I just got around to checking out the latest commit. I’ve built it, this time using backported go-1.14 since my installed go-1.10 was too old for one of the requirements.
I’ve run make rclone on the new commit and got a new rclone binary. I’m now working to delete all the previously uploaded data and will do a fresh test with a new restic repo using the native rclone-storj backend.
Didn’t get a chance to post results from this test until now. Final results are as follows:
Files: 700741 new, 0 changed, 0 unmodified
Dirs: 2 new, 0 changed, 0 unmodified
Added to the repo: 557.870 GiB
processed 700741 files, 751.880 GiB in 44:43:01
snapshot a9b03012 saved
rclone: 2020/03/20 11:25:35 INFO : FS sj://restic: stat ./locks/5f926b3edc5f2f0bf11e0b5dd23662e156ce26266d2a96e7f3e3c7eae9be8d4e
rclone: 2020/03/20 11:25:35 INFO : locks/5f926b3edc5f2f0bf11e0b5dd23662e156ce26266d2a96e7f3e3c7eae9be8d4e: rm sj://restic/locks/5f926b3edc5f2f0bf11e0b5dd23662e156ce26266d2a96e7f3e3c7eae9be8d4e
LOG (2020-03-20 11:25:35): backup FINISHED. Duration: 44h43m4s
Looking at the actual uploaded amount (594GB vs 557GB), the newer version of the storj/rclone fork was averaging approx 3.5 MB/s with no change to reliability. It could be faster, but this is a definite improvement. Hopefully the storj/rclone fork gets mainlined soon! Thanks.
Rclone is now working for me with some workarounds. A new version was pushed on the weekend. The commit was amended that is why the change is hard to see on github.
At the moment we have 2 bugs with rclone / libuplink.

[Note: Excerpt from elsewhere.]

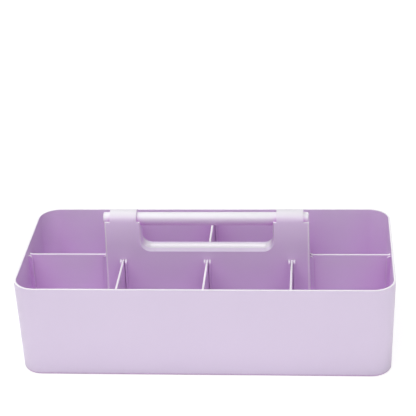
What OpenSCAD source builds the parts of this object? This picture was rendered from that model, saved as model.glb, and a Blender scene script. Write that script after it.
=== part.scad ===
// Storage caddy: a drafted tub with a hollow handle tower, a round grip bar and eight lift-out dividers.
// Millimetres, +Z up, +X to the right, +Y to the rear. The origin is the middle of the footprint.

/* [Tub] */
// Length over the rim
tub_l = 390; // [340:1:440]
// Width over the rim
tub_w = 184.5; // [165:0.5:220]
// Height of the rim
tub_h = 103.3; // [100:0.1:106]
// Corner radius at the rim
corner_r = 24; // [16:0.5:32]
// Thickness of the walls
wall = 2.4; // [2:0.1:2.8]
// Thickness of the floor
floor_t = 2.4; // [2:0.1:3.5]
// Lean of the walls, in degrees
tub_draft = 1.57; // [0.8:0.01:2]
// Radius of the rim's two edges
rim_r = 0.5; // [0.2:0.1:0.9]
// Radius of the edge under the walls
edge_r = 3; // [2:0.1:4]
// Radius between the walls and the floor, inside
fillet_r = 3; // [2:0.1:4.5]
// Height of the foot ring below the floor
foot_h = 1.2; // [0.8:0.1:2]
// Width of the foot ring
foot_w = 4; // [3:0.1:6]

/* [Handle tower] */
// Length of the tower at its shoulders
tower_l = 214; // [208:0.2:214.8]
// Thickness of the tower at its shoulders
tower_t = 20.8; // [18:0.2:24]
// Height of the shoulders, which is also the bar's axis
shoulder_z = 137.2; // [130:0.2:150]
// Lean of the tower's faces, in degrees
tower_draft = 1.3; // [0.8:0.05:1.6]
// Radius of the tower's upright edges at its shoulders
tower_r = 1.6; // [1:0.1:3]
// Wall thickness of the hollow tower
tower_wall = 2.4; // [2:0.1:3]
// Shoulder outside each band
outer_ledge = 5.7; // [4:0.1:8]
// Shoulder between each band and the hand opening
inner_ledge = 4.3; // [3:0.1:6]
// How far the bar's seats reach in under the bands
seat_land = 1.2; // [0.8:0.1:3]

/* [Hand opening] */
// Clear length of the opening
window_l = 138; // [120:1:150]
// Height of the lip under the hand
window_z = 105.7; // [102:0.1:112]
// Radius of the lower corners
window_r = 10; // [6:0.5:16]
// How far the bevel round the opening widens it
bevel_w = 1.6; // [1:0.1:3]
// How deep the bevel reaches into the tower
bevel_d = 7; // [3:0.1:8]

/* [Grip bar] */
// Diameter of the bar
bar_d = 13.9; // [11:0.1:15]
// Length of the bar
bar_l = 215.4; // [212:0.2:217]
// How far the bar has slid to the right of the middle
bar_shift = -1; // [-1.4:0.1:1.4]
// Radius of the bar's end edges
bar_edge = 1.2; // [0.6:0.1:2]
// Radial clearance of the bar in its seats
bar_fit = 0.1; // [0.05:0.01:0.1]

/* [Dividers] */
// Thickness of the divider plates
divider_t = 2.2; // [1.8:0.1:3]
// Height of the dividers' top edges
divider_top = 95; // [80:0.5:98]
// Radius along both sides of the dividers' top edges
divider_r = 0.4; // [0.2:0.1:0.8]
// Distance of the outer cross dividers in from the tower's ends
divider_inset = 18; // [12:0.5:27]
// Clearance between a plate and the ribs beside it
slot_gap = 0.6; // [0.3:0.05:0.8]
// Clearance between a plate's edges and the walls
end_gap = 0.5; // [0.3:0.05:0.8]
// Clearance under the plates
seat_gap = 0.2; // [0.1:0.05:0.4]
// Clearance of a lifted end divider past the bar's end
pass_gap = 0.6; // [0.4:0.1:1]

/* [Ribs] */
// Thickness of the ribs
rib_t = 2; // [1.4:0.1:3]
// How far the ribs stand out from the walls
rib_reach = 4; // [2.5:0.1:4.5]
// Height at which the ribs run out on the walls
rib_top = 94.6; // [80:0.1:98]

/* [Hidden] */

$fn = 96;
// Segments in a quarter turn of a small drawn radius
arc_steps = 6;
// Overrun of the cuts
cut = 1;

lilac = [0.83, 0.77, 0.88];
pale = [0.93, 0.91, 0.95];

tub_lean = tan(tub_draft);
tower_lean = tan(tower_draft);
floor_z = foot_h + floor_t;
core_x = tub_l / 2 - corner_r;
core_y = tub_w / 2 - corner_r;
post_x = tower_l / 2 - tower_r;
post_y = tower_t / 2 - tower_r;
bar_r = bar_d / 2;
seat_r = bar_r + bar_fit;
band_in = window_l / 2 + inner_ledge;
band_out = tower_l / 2 - outer_ledge;
divider_pitch = tower_l / 2 - divider_inset;
bar_reach = bar_l / 2 + abs(bar_shift);
rib_x = divider_t / 2 + slot_gap;

// Distance of the tub's inner wall from its centre line, for the half size at the rim
function inner_at(half, z) = half - wall - (tub_h - z) * tub_lean;

// Distance of the tower's face from its centre line, for the half size at its shoulders
function tower_at(half, z) = half + (shoulder_z - z) * tower_lean;

function arc(c, r, a0, a1) = [
  for (i = [0:arc_steps]) let (a = a0 + (a1 - a0) * i / arc_steps) c + r * [cos(a), sin(a)]
];

// Carries the upright profile below it round a rectangle whose corner centres lie at hx and hy
module carry_round(hx, hy) {
  for (sx = [-1, 1], sy = [-1, 1])
    scale([sx, sy, 1]) translate([hx, hy, 0]) rotate_extrude(angle = 90) children();
  for (s = [0, 180]) rotate([0, 0, s]) {
    translate([hx, hy, 0]) rotate([90, 0, 0]) linear_extrude(2 * hy) children();
    translate([-hx, hy, 0]) rotate([90, 0, 90]) linear_extrude(2 * hx) children();
  }
}

// Profile of the wall, rim and foot, measured outwards from the corner's centre
module wall_profile() {
  foot_x = corner_r - tub_h * tub_lean;
  edge_x = foot_x + edge_r * (tub_lean - 1 / cos(tub_draft));
  rim_z = tub_h - rim_r;
  rim_x = corner_r - rim_r * tub_lean;
  rim_side = rim_r / cos(tub_draft);
  bend_x = inner_at(corner_r, floor_z + fillet_r) - fillet_r / cos(tub_draft);
  polygon(concat(
    [[0, foot_h], [edge_x - foot_w, foot_h], [edge_x - foot_w, 0]],
    arc([edge_x, edge_r], edge_r, -90, -tub_draft),
    arc([rim_x - rim_side, rim_z], rim_r, -tub_draft, 90),
    arc([rim_x - wall + rim_side, rim_z], rim_r, 90, 180 - tub_draft),
    arc([bend_x, floor_z + fillet_r], fillet_r, -tub_draft, -90),
    [[0, floor_z]]
  ));
}

// Upright rib outline with a quarter-round top, rooted in a face that leans by the given amount
function rib_outline(root, low, lean, z0) = [
  for (p = concat(
    [[-root, low], [rib_reach, low]],
    arc([0, rib_top - rib_reach], rib_reach, 0, 80),
    [[-root, rib_top]]
  )) [p.x + (z0 - p.y) * lean, p.y]
];

// A pair of ribs that stand out along +X, one each side of a plate
module rib_pair(outline) {
  for (s = [-1, 1])
    translate([0, s * (rib_x + rib_t / 2) + rib_t / 2, 0])
      rotate([90, 0, 0]) linear_extrude(rib_t) polygon(outline);
}

module tub() {
  outline = rib_outline(wall / 2, foot_h + floor_t / 2, tub_lean, tub_h);
  color(lilac) difference() {
    union() {
      carry_round(core_x, core_y) wall_profile();
      translate([-core_x, -core_y, foot_h]) cube([2 * core_x, 2 * core_y, floor_t]);
      for (s = [0, 180]) rotate([0, 0, s]) {
        translate([wall - tub_l / 2, 0, 0]) rib_pair(outline);
        for (i = [-1:1])
          translate([i * divider_pitch, wall - tub_w / 2, 0]) rotate([0, 0, 90]) rib_pair(outline);
      }
    }
    tower_block();
  }
}

// Solid outer form of the tower, from the underside of the floor to its shoulders
module tower_block() {
  h = shoulder_z - foot_h;
  foot = tower_r + h * tower_lean;
  translate([0, 0, foot_h]) {
    carry_round(post_x, post_y) polygon([[0, 0], [foot, 0], [tower_r, h], [0, h]]);
    translate([-post_x, -post_y, 0]) cube([2 * post_x, 2 * post_y, h]);
  }
}

// Space that the core leaves inside the tower: one hall below the opening and a shaft in each post
module tower_hollow() {
  hall_z = window_z - bevel_w - tower_wall;
  low = foot_h - cut;
  side = tower_at(tower_l / 2, hall_z) - tower_wall;
  hall = [
    for (s = [-1, 1], z = s < 0 ? [low, hall_z] : [hall_z, low])
      [s * (tower_at(tower_t / 2, z) - tower_wall), z]
  ];
  translate([-side, 0, 0]) rotate([90, 0, 90]) linear_extrude(2 * side) polygon(hall);
  shaft = [
    for (s = [-1, 1], z = s < 0 ? [low, shoulder_z] : [shoulder_z, low])
      [s * (tower_at(tower_t / 2, z) - tower_wall), z]
  ];
  for (s = [0, 180]) rotate([0, 0, s])
    translate([band_in + seat_land, 0, 0]) rotate([90, 0, 90])
      linear_extrude(band_out - band_in - 2 * seat_land) polygon(shaft);
}

// Hand opening with its bevels, carried on past the shoulders so that it is open at the top
module hand_opening() {
  flat = tower_at(tower_t / 2, window_z) - bevel_d;
  deep = flat + bevel_d + cut;
  wide = window_r + bevel_w * (deep - flat) / bevel_d;
  half_z = (shoulder_z - window_z - window_r) / 2;
  translate([0, 0, window_z + window_r + half_z]) rotate([90, 0, 0]) {
    carry_round(window_l / 2 - window_r, half_z)
      polygon([[0, -deep], [wide, -deep], [window_r, -flat], [window_r, flat], [wide, deep], [0, deep]]);
    cube([window_l - 2 * window_r, 2 * half_z, 2 * deep], center = true);
  }
}

module handle_tower() {
  outline = rib_outline(tower_wall / 2, floor_z + seat_gap, tower_lean, shoulder_z);
  color(lilac) difference() {
    union() {
      tower_block();
      for (s = [0, 180]) rotate([0, 0, s]) {
        translate([band_in, 0, 0]) band();
        translate([tower_l / 2, 0, 0]) rib_pair(outline);
        for (i = [-1:1])
          translate([i * divider_pitch, tower_t / 2, 0]) rotate([0, 0, 90]) rib_pair(outline);
      }
    }
    tower_hollow();
    hand_opening();
    translate([-tower_l / 2 - cut, 0, shoulder_z]) rotate([0, 90, 0])
      cylinder(h = tower_l + 2 * cut, r = seat_r);
  }
}

// Half-round band over the bar, standing on the shoulders
module band() {
  intersection() {
    translate([0, 0, shoulder_z]) rotate([0, 90, 0]) cylinder(h = band_out - band_in, r = tower_t / 2);
    translate([0, -tower_t, shoulder_z]) cube([band_out - band_in, 2 * tower_t, tower_t]);
  }
}

module grip_bar() {
  color(pale) translate([bar_shift - bar_l / 2, 0, shoulder_z]) rotate([0, 90, 0]) rotate_extrude()
    polygon(concat(
      [[0, 0]],
      arc([bar_r - bar_edge, bar_edge], bar_edge, -90, 0),
      arc([bar_r - bar_edge, bar_l - bar_edge], bar_edge, 0, 90),
      [[0, bar_l]]
    ));
}

// Plate that stands along +X: near and far edges are given at the foot and at the top
module plate(near_low, near_high, far_low, far_high) {
  low = floor_z + seat_gap;
  edge = divider_t / 2;
  color(lilac) intersection() {
    rotate([90, 0, 0]) linear_extrude(divider_t, center = true) polygon(concat(
      [[near_high, divider_top], [near_low, low + fillet_r]],
      arc([near_low + fillet_r, low + fillet_r], fillet_r, 180, 270),
      arc([far_low - fillet_r, low + fillet_r], fillet_r, -90, 0),
      [[far_high, divider_top]]
    ));
    rotate([90, 0, 90]) linear_extrude(tub_l / 2) polygon(concat(
      [[-edge, low]], [[edge, low]],
      arc([edge - divider_r, divider_top - divider_r], divider_r, 0, 90),
      arc([divider_r - edge, divider_top - divider_r], divider_r, 90, 180)
    ));
  }
}

// Plate between the tower's end and a side wall, clear of the bar's end when it is lifted
module end_divider() {
  low = floor_z + seat_gap;
  plate(
    tower_at(tower_l / 2, low) + end_gap,
    max(tower_at(tower_l / 2, divider_top) + end_gap, bar_reach + pass_gap),
    inner_at(tub_l / 2, low) - end_gap,
    inner_at(tub_l / 2, divider_top) - end_gap
  );
}

// Plate between the tower's face and a long wall
module cross_divider() {
  low = floor_z + seat_gap;
  plate(
    tower_at(tower_t / 2, low) + end_gap,
    tower_at(tower_t / 2, divider_top) + end_gap,
    inner_at(tub_w / 2, low) - end_gap,
    inner_at(tub_w / 2, divider_top) - end_gap
  );
}

// Cross divider in front (-1) or at the rear (1), counted from the middle of the tub
module placed_cross(side, i) {
  translate([i * divider_pitch, 0, 0]) rotate([0, 0, side * 90]) cross_divider();
}

module end_divider_left() { rotate([0, 0, 180]) end_divider(); }
module end_divider_right() { end_divider(); }
module front_divider_left() { placed_cross(-1, -1); }
module front_divider_centre() { placed_cross(-1, 0); }
module front_divider_right() { placed_cross(-1, 1); }
module rear_divider_left() { placed_cross(1, -1); }
module rear_divider_centre() { placed_cross(1, 0); }
module rear_divider_right() { placed_cross(1, 1); }

tub();
handle_tower();
grip_bar();
end_divider_left();
end_divider_right();
front_divider_left();
front_divider_centre();
front_divider_right();
rear_divider_left();
rear_divider_centre();
rear_divider_right();
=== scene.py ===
import math
import bmesh
import bpy
from mathutils import Matrix, Vector


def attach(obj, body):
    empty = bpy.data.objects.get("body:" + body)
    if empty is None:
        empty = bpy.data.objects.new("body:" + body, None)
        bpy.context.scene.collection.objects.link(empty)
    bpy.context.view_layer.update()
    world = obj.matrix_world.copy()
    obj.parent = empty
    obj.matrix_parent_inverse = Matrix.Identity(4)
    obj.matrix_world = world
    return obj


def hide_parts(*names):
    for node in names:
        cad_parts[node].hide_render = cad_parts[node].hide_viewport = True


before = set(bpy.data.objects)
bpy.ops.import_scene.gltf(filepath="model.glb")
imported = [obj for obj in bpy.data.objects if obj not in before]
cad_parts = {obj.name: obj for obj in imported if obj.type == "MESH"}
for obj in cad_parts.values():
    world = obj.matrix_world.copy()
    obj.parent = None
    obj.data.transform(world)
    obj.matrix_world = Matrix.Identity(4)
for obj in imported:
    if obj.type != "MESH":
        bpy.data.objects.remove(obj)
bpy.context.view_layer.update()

# Tub
# The outer box of the caddy: one lilac polypropylene moulding with drafted walls, round corners, a flat rim
# and a narrow foot ring. Pairs of upright ribs stand on the walls, and each pair is a slot for a divider.
rim_length = 0.390
rim_width = 0.1845
rim_height = 0.1033
corner_radius = 0.024
wall = 0.0024
floor_low = 0.0012
floor_high = 0.0036
tub_lean = math.tan(math.radians(1.57))
corner_x = rim_length / 2 - corner_radius
corner_y = rim_width / 2 - corner_radius
rib_thickness = 0.002
rib_reach = 0.004
rib_top = 0.0946
rib_from_plate = 0.0027
rib_crest_share = 0.97
tub_rib_foot = 0.0024
divider_places = (-0.089, 0, 0.089)
foot_ring = 0.004
under_edge = 0.003
rim_edge = 0.0005
floor_fillet = 0.003
slot_x = 0.1086
slot_y = 0.0124
slot_corner = 0.003
hair = 1e-6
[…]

rclone is hitting the rate limit while syncing a local folder with a remote folder. Each rate limit error will let rclone overwrite an existing remote file. Workaround --checkers 1
rcloen is killing my router with too many DNS requests. Workaround --transfers 1
Plus a user error on my end. QNAP Qsync cuts off part of the mod timestamp. Workaround --modify-window 2s and I had to change the settings of Qsync because it has a default ignore list and was not keeping all of my folders in sync.